Why Apolitical Expertise Is the Backbone of Effective Governance

 

Campaign Briefing: Structural Governance and Reform

2028 Presidential Campaign of Martin A. Ginsburg, RN

June 15, 2026

 

I. The Unelected People Who Make Government Work

Most of what the federal government does on any given day is not done by the President. It is not done by Cabinet secretaries or political appointees. It is done by the roughly two million career civil servants who process benefits claims, conduct inspections, enforce regulations, manage contracts, administer grants, maintain infrastructure, and perform the ten thousand other functions that constitute the actual work of the executive branch.


These are not bureaucrats in the pejorative sense. They are professionals — people who have spent careers developing expertise in specific domains, who understand the statutory basis of their agencies' authority, who know which approaches have worked in the past and which have failed. They are the institutional memory. They are the continuity. And they are, in the current political environment, under sustained attack from a political culture that has decided that 'the deep state' is a threat rather than a resource.

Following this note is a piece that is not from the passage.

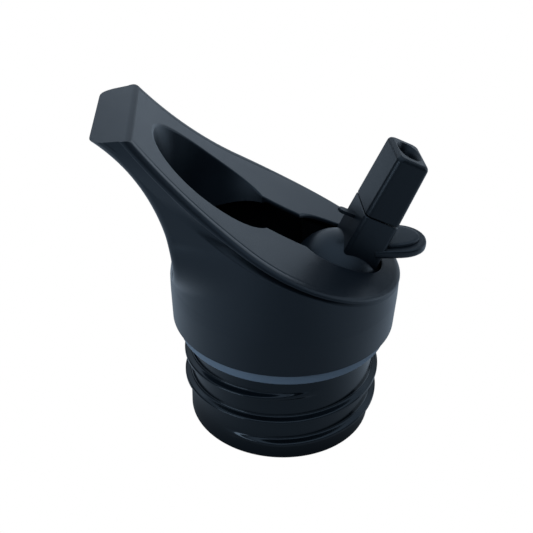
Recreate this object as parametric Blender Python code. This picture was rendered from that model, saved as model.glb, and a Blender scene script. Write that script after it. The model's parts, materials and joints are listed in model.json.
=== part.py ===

II. What the Civil Service Actually Does

It executes the law. Not interprets it — that is for the courts. Not makes it — that is for Congress. Executes it. The career professional who processes a veterans' benefits claim is executing the Veterans Benefits Act. The inspector who cites a food processing plant for a sanitation violation is executing the Federal Food Safety Modernization Act. The contracting officer who reviews a procurement is executing the Federal Acquisition Regulation.


When political appointees direct career professionals to deviate from the law in individual cases — to produce a particular outcome rather than apply the applicable standard — they are not exercising legitimate policy discretion. They are corrupting the execution function that the Constitution assigns to the executive branch.


III. This Administration's Commitment to the Civil Service

Career civil servants will be protected from political direction in individual cases. They will have clear, published guidelines for when they may appropriately receive direction from political appointees and when that direction crosses into improper interference.


Whistleblower protections will be robust and enforced. And this administration will publicly and repeatedly make the case that a professional civil service is not an obstacle to presidential power — it is the mechanism through which presidential power is responsibly exercised.


The ballot chooses the direction. The civil service carries the nation forward. We cannot reach our destination if we dismantle the engine.